The report was issued by Timothy R. Fiore, chair of the ISM manufacturing business survey committee.

“The manufacturing PMI registered 50.9% in January, 1.7 percentage points higher compared to the seasonally adjusted 49.2% recorded in December. The overall economy continued in expansion for the 57th month after one month of contraction in April 2020. (A manufacturing PMI above 42.3%, over a period of time, generally indicates an expansion of the overall economy.) The new orders index was in expansion territory for the third month after seven months of contraction, strengthening again to a reading of 55.1%, 3 percentage points higher than the seasonally adjusted 52.1% recorded in December,” Fiore said. “The January reading of the production index (52.5%) is 2.6 percentage points higher than December’s seasonally adjusted figure of 49.9%. The index returned to expansion after eight months in contraction. The prices index continued in expansion (or ‘increasing’) territory, registering 54.9%, up 2.4 percentage points compared to the reading of 52.5% in December. The backlog of orders index registered 44.9%, down 1 percentage point compared to the 45.9% recorded in December. The employment index registered 50.3%, up 4.9 percentage points from December’s seasonally adjusted figure of 45.4%.”

“The supplier deliveries index indicated marginally slower deliveries, registering 50.9%, 0.8 percentage point higher than the 50.1% recorded in December. (Supplier Deliveries is the only ISM Report On Business index that is inversed; a reading of above 50% indicates slower deliveries, which is typical as the economy improves and customer demand increases.) The inventories index registered 45.9%, down 2.5 percentage points compared to December’s seasonally adjusted reading of 48.4%,” Fiore said. “The new export orders index reading of 52.4% is 2.4 percentage points higher than the ‘unchanged’ reading of 50% registered in December.
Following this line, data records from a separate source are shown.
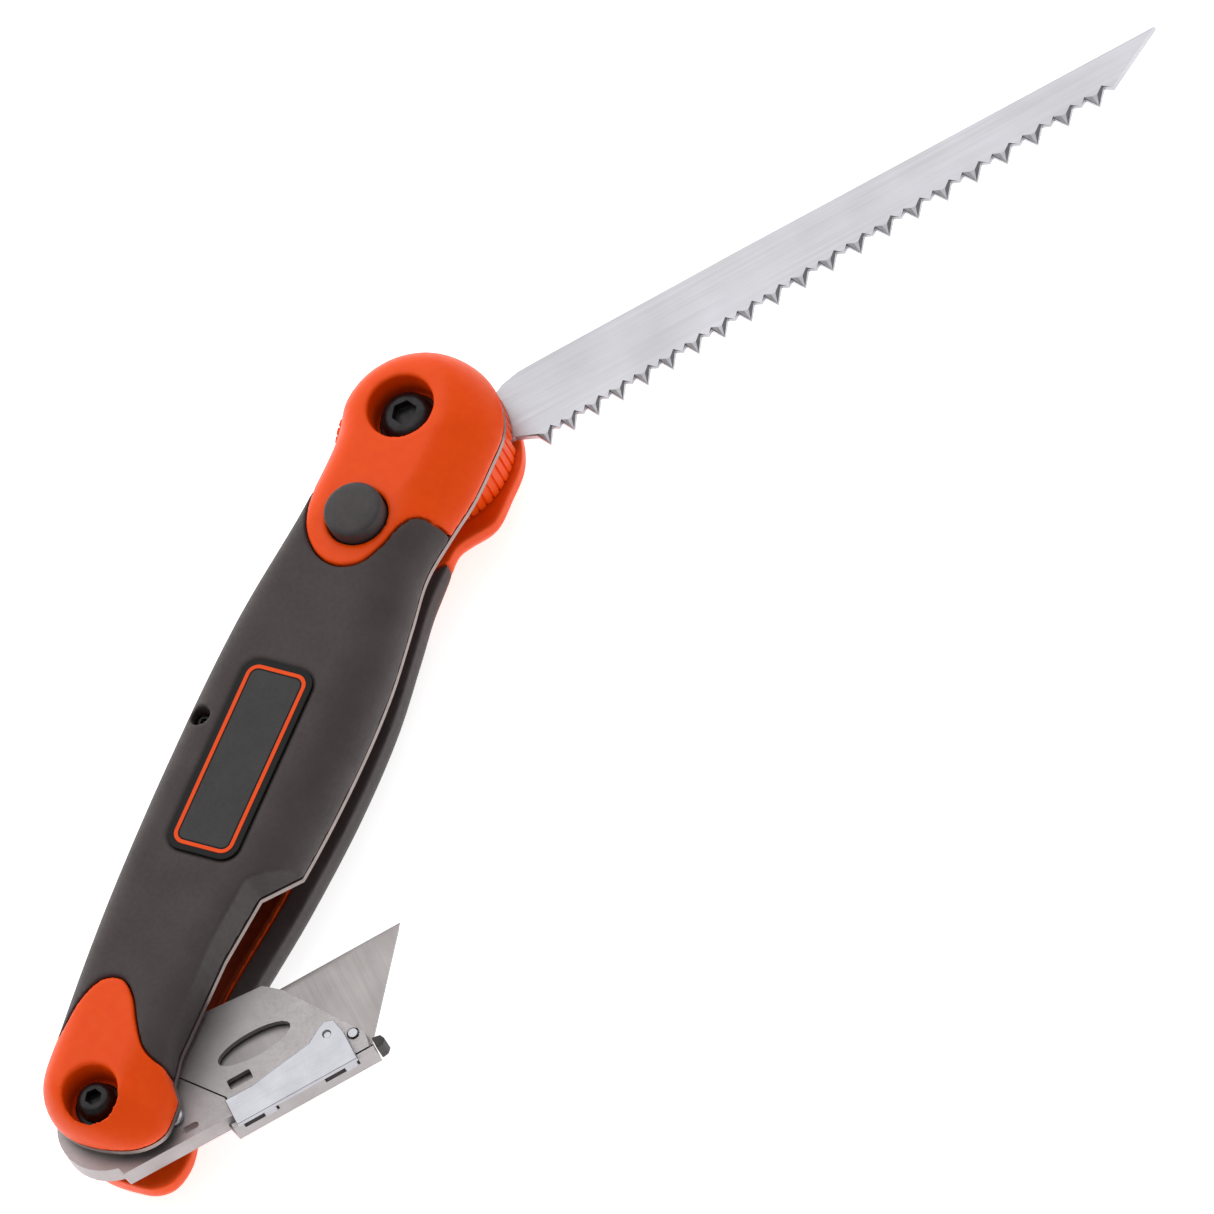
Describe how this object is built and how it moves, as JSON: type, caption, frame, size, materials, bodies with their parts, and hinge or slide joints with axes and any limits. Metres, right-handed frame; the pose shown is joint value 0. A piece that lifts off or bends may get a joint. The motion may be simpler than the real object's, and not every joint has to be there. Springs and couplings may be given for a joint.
{
  "type": "folding drywall saw",
  "caption": "Folding jab saw with push-button pivot lock and a flip-out utility knife at the other end of a rubber-gripped handle.",
  "frame": {"origin": "middle of the flat rear face that the tool lies on, half way between the two pivots", "axes": "+X from the knife pivot to the saw pivot, +Y to the closed back of the handle, +Z out of the front face"},
  "size_m": [0.2439, 0.1044, 0.031],
  "materials": {
    "orange_plastic": "moulded nylon, satin",
    "grip_rubber": "soft matte overmould",
    "blade_steel": "fine ground steel",
    "knife_steel": "bead-blasted stamped steel",
    "bright_steel": "bright zinc",
    "black_steel": "black oxide",
    "dark_plastic": "fine texture",
    "nylon": "natural"
  },
  "bodies": {
    "handle": {"front_shell": "orange_plastic", "front_grip": "grip_rubber", "front_liner": "bright_steel", "rear_shell": "orange_plastic", "rear_grip": "grip_rubber", "back_spacer": "orange_plastic", "badge_plate": "dark_plastic", "saw_pivot_bolt": "black_steel", "saw_pivot_washer": "black_steel", "saw_pivot_nut": "black_steel", "knife_pivot_bolt": "black_steel", "knife_pivot_washer": "black_steel", "knife_pivot_nut": "black_steel", "body_screw": "black_steel", "body_nut": "black_steel", "saw_front_thrust_washer": "nylon", "saw_rear_thrust_washer": "nylon", "knife_front_thrust_washer": "nylon", "knife_rear_bushing": "nylon", "lock_spring": "bright_steel"},
    "button": {"lock_button": "dark_plastic", "lock_plunger": "bright_steel"},
    "leaf": {"knife_lock_leaf": "bright_steel"},
    "saw": {"saw_blade": "blade_steel", "saw_hub": "orange_plastic", "hub_rivet_1": "bright_steel", "hub_rivet_2": "bright_steel", "hub_rivet_3": "bright_steel"},
    "knife": {"knife_carrier": "knife_steel", "knife_cover": "knife_steel", "utility_blade": "knife_steel", "thumb_stud": "bright_steel", "cover_pin": "bright_steel", "channel_end_cap": "dark_plastic"},
    "latch": {"blade_latch": "bright_steel"}
  },
  "joints": [
    {"name": "saw_pivot", "type": "hinge", "parent": "handle", "child": "saw", "pos_m": [0.065, 0, 0.014], "axis": [0, 0, 1], "range_deg": [-135.5, 42.8]},
    {"name": "knife_pivot", "type": "hinge", "parent": "handle", "child": "knife", "pos_m": [-0.065, 0, 0.014], "axis": [0, 0, 1], "range_deg": [-138, 40.5]},
    {"name": "lock_button_press", "type": "slide", "parent": "handle", "child": "button", "axis": [0, 0, -1], "range_m": [0, 0.0023], "stiffness_N_per_m": 700, "springref_m": -0.0005, "deforming": ["lock_spring"]},
    {"name": "lock_leaf_flex", "type": "hinge", "parent": "handle", "child": "leaf", "pos_m": [-0.022, -0.004, 0.0187], "axis": [0, 1, 0], "range_deg": [0, 2.5], "stiffness_Nm_per_rad": 0.5},
    {"name": "blade_latch_slide", "type": "slide", "parent": "knife", "child": "latch", "axis": [-0.7431, 0.6691, 0], "range_m": [0, 0.0035]}
  ]
}
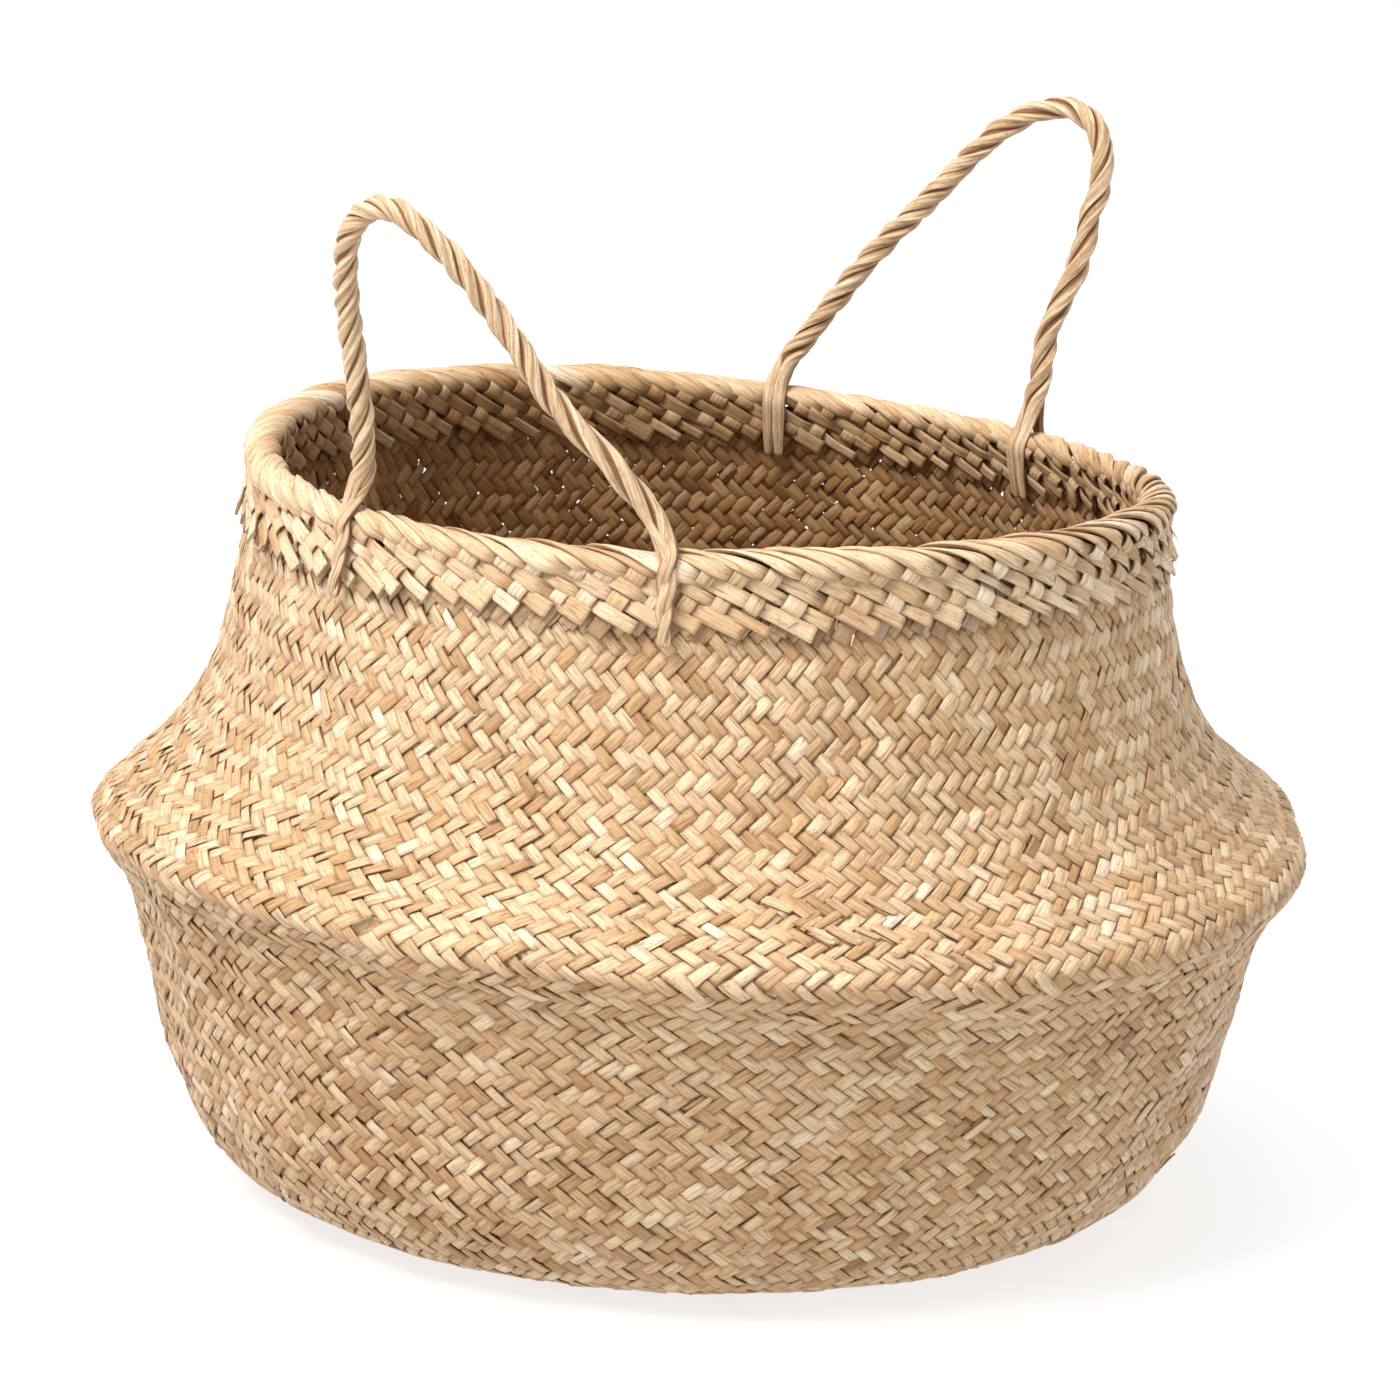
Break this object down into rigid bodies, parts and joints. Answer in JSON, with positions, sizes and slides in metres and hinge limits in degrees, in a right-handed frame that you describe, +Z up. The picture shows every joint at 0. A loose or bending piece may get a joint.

The imports index returned to expansion in January, registering 51.1%, 1.4 percentage points higher than December’s reading of 49.7%.”

“U.S. manufacturing activity expanded in January after 26 consecutive months of contraction. Demand clearly improved, while output expanded and inputs remained accommodative. Demand improvement includes: the (1) new orders index moving further into expansion territory, (2) new export orders index moving back into expansion, (3) backlog of orders index dropping slightly and continuing in contraction, and (4) customers’ inventories index remaining in ‘too low’ territory,” Fiore said. “Output (measured by the production and employment indexes) was positive, as factory output improved compared to December, indicating that panelists’ companies are proceeding with growth plans. Employment was stable as final head-count adjustments were made, in many cases among the white-collar workforces. Inputs — defined as supplier deliveries, inventories, prices and imports — generally continued to accommodate future demand growth, with inventories declining, but imports returning to expansion, prices increasing and supplier deliveries marginally slowing.”

“Demand and production improved; and employment expanded. However, staff reductions continued with many companies, but at weaker rates. Prices growth was moderate, indicating that further growth will put additional pressure on prices. As predicted, maintaining a slower rate of price increases as demand returns will be a major challenge for 2025,” Fiore said. “43% of manufacturing gross domestic product (GDP) contracted in January, down from 52% in December. The share of manufacturing sector GDP registering a composite PMI calculation at or below 45% (a good barometer of overall manufacturing weakness) was 8% in January, a dramatic 41-percentage point improvement compared to the 49% reported in December. Four of the six largest manufacturing industries (petroleum & coal products; chemical products; machinery; and transportation equipment) expanded in January, up from none in December.”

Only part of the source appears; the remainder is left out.